Il ricorso appare indubitabilmente inammissibile, non avendo alcuna plausibilità il tentativo di ricondurre a rifiuto della propria giurisdizione esclusiva la decisione del Consiglio di Stato impugnata che, andando di contrario avviso a propri orientamenti, abbia negato il rimborso sul rilievo della inapplicabilità ratione temporis della norma che ebbe ad istituirlo, contestualmente negando che detta norma fosse meramente ricognitiva di un principio “latente” nell’ordinamento (come opinato dal primo giudice e dai richiamati, disattesi, orientamenti). Questa Corte a Sezioni Unite ha infatti rammentato che il ricorso denunziante rifiuto della giurisdizione da parte del giudice amministrativo può essere ricondotto alla ipotesi di cui all’art. 362 c.p.c., comma 1, solo se il rifiuto sia fondato sulla ritenuta estraneità della domanda dalle attribuzioni giurisdizionali di quel giudice e non certo quando la decisione abbia consapevolmente disatteso precedenti pur consolidati orientamenti sulla interpretazione delle norme, in tali ipotesi configurandosi soltanto errores in judicando sottratti al sindacato delle Sezioni Unite (S.U. nn. 26812 e 1853 del 2009).

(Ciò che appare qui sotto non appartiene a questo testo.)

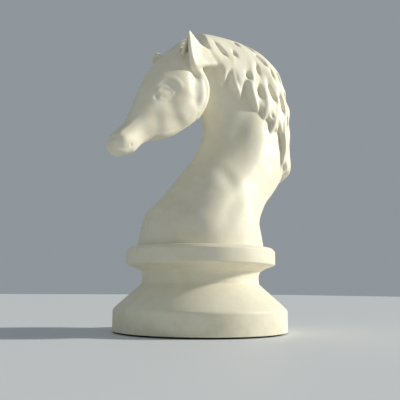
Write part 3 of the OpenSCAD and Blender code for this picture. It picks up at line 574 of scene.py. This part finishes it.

Sulla base di tale chiara e condivisibile linea di discrimine, emerge che il “rifiuto” contestato dal ricorso in disamina sia afferente non già alla scelta di negare astrattamente tutela al diritto, per ostacoli “di sistema”, bensì alla opinione di non più condividere un pregresso orientamento sulla interpretazione delle norme, opinione semmai qualificabile come erronea mancata applicazione della legge e non certo come rifiuto di esercitare nel concreto la propria “giurisdizione”.
Ove si condivida il teste formulato rilievo, il ricorso può essere trattato in camera di consiglio e dichiarato inammissibile”.
Diritto
OSSERVA
I difensori hanno depositato memorie.
Nella memoria del ricorrente I.G. sono sollevate questioni che non si prestano alla definizione camerale e pertanto si dispone, a norma di legge, la remissione del ricorso alla trattazione in pubblica udienza e pertanto il rinvio dello stesso a nuovo ruolo.
P.Q.M.
Rimette il ricorso alla pubblica udienza.
Così deciso in Roma, nella Camera di consiglio delle Sezioni Unite Civili, il 5 aprile 2011.